**EXERCISE BRIEF:**
Print, without altering anything, the lines from the one that holds "outwards = right" to the one that holds "bpy.data.objects.remove(obj)", inclusive. No other lines belong in the output.

**SUPPLIED INFORMATION:**

-=-=-

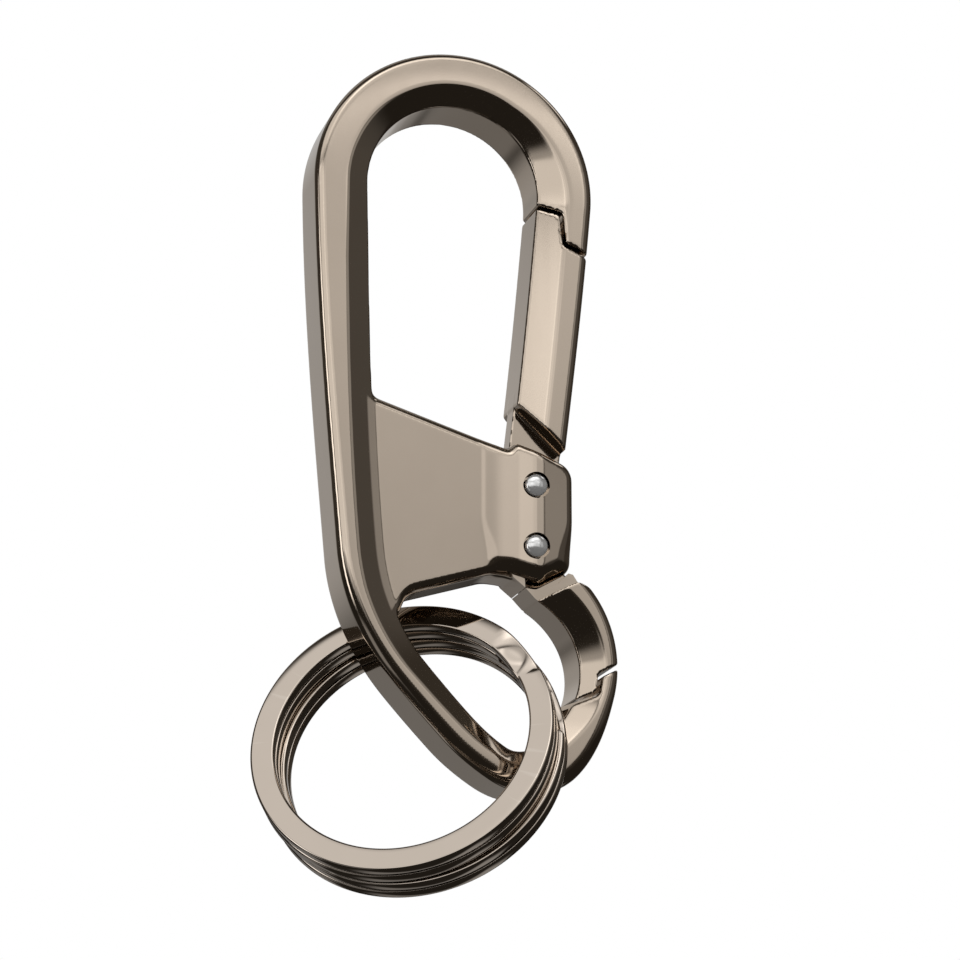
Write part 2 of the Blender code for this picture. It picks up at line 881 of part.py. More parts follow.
# The split rings.
def ring_section(drawn_in):
    """(outwards, backwards) points of the flat wire, its edges eased; its outer edge can be drawn in."""
    inner = -ring_width
    outer = -drawn_in
    return [
        (inner, ring_edge),
        (inner + ring_edge, 0.0),
        (outer - ring_edge, 0.0),
        (outer, ring_edge),
        (outer, ring_leaf - ring_edge),
        (outer - ring_edge, ring_leaf),
        (inner + ring_edge, ring_leaf),
        (inner, ring_leaf - ring_edge),
    ]


def add_ring(name, centre, end_angle, material):
    """Two turns from the front end, seen clockwise, with a jog back just before the wire comes round again."""
    facing = Vector(
        (
            -math.sin(ring_side_turn) * math.cos(ring_up_turn),
            -math.cos(ring_side_turn) * math.cos(ring_up_turn),
            math.sin(ring_up_turn),
        )
    )
    right = Vector((0.0, 0.0, 1.0)).cross(facing).normalized()
    up = facing.cross(right)
    full = 2 * math.pi
    jog_from = full - ring_jog - ring_jog_rest
    jog_to = full - ring_jog_rest
    total = full + jog_from + ring_tail
    whole = total - 2 * ring_ease_turn
    count = math.ceil(whole / ring_step)
    turns = [ring_ease_turn + whole * i / count for i in range(count + 1)]
    eased = [ring_ease_turn * share for share in (0.0, 0.12, 0.45)]
    sections = []
    for along in [*eased, *turns, *[total - turn for turn in reversed(eased)]]:
        near_end = min(along, total - along) / ring_ease_turn
        drawn_in = ring_end_ease * (1 - min(1.0, near_end)) ** 2
        share = min(1.0, max(0.0, (along - jog_from) / (jog_to - jog_from)))
        back = (ring_leaf + ring_leaf_gap) * share * share * (3 - 2 * share)
        outwards = right * math.cos(end_angle - along) + up * math.sin(end_angle - along)
        sections.append(
            [
                centre + outwards * (ring_radius + out) - facing * (back + deep)
                for out, deep in ring_section(drawn_in)
            ]
        )
    return add_object(name, loft(name, sections), ring_axis, material)


front_ring = add_ring(
    "front_ring", front_ring_centre, front_ring_end, new_material("front_ring_nickel", nickel, 0.14)
)
rear_ring = add_ring(
    "rear_ring", rear_ring_centre, rear_ring_end, new_material("rear_ring_nickel", nickel, 0.14)
)

bpy.context.view_layer.update()
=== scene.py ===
"""The double carabiner as photographed: looks only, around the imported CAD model."""

import json
import math

import bmesh
import bpy
import numpy as np
from mathutils import Matrix, Vector

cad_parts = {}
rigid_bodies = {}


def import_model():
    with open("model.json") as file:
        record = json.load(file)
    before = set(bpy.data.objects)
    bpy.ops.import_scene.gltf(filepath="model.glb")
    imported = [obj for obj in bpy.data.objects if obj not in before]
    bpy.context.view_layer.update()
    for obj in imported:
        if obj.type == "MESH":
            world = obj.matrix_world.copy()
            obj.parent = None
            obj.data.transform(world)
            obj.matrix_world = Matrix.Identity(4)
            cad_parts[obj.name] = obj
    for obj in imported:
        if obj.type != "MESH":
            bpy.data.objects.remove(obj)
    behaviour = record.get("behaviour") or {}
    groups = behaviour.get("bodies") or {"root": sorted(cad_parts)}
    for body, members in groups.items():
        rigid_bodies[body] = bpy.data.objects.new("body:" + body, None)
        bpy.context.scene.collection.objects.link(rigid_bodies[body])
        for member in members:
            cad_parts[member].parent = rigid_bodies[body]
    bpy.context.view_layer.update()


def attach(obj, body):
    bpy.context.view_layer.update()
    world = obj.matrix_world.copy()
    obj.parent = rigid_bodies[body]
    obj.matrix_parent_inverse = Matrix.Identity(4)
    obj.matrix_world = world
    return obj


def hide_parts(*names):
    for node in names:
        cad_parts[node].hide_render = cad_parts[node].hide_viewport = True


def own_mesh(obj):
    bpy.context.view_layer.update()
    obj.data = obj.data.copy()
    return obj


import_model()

MM = 0.001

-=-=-

**SOLVED PROBLEM:**
        outwards = right * math.cos(end_angle - along) + up * math.sin(end_angle - along)
        sections.append(
            [
                centre + outwards * (ring_radius + out) - facing * (back + deep)
                for out, deep in ring_section(drawn_in)
            ]
        )
    return add_object(name, loft(name, sections), ring_axis, material)


front_ring = add_ring(
    "front_ring", front_ring_centre, front_ring_end, new_material("front_ring_nickel", nickel, 0.14)
)
rear_ring = add_ring(
    "rear_ring", rear_ring_centre, rear_ring_end, new_material("rear_ring_nickel", nickel, 0.14)
)

bpy.context.view_layer.update()
=== scene.py ===
"""The double carabiner as photographed: looks only, around the imported CAD model."""

import json
import math

import bmesh
import bpy
import numpy as np
from mathutils import Matrix, Vector

cad_parts = {}
rigid_bodies = {}


def import_model():
    with open("model.json") as file:
        record = json.load(file)
    before = set(bpy.data.objects)
    bpy.ops.import_scene.gltf(filepath="model.glb")
    imported = [obj for obj in bpy.data.objects if obj not in before]
    bpy.context.view_layer.update()
    for obj in imported:
        if obj.type == "MESH":
            world = obj.matrix_world.copy()
            obj.parent = None
            obj.data.transform(world)
            obj.matrix_world = Matrix.Identity(4)
            cad_parts[obj.name] = obj
    for obj in imported:
        if obj.type != "MESH":
            bpy.data.objects.remove(obj)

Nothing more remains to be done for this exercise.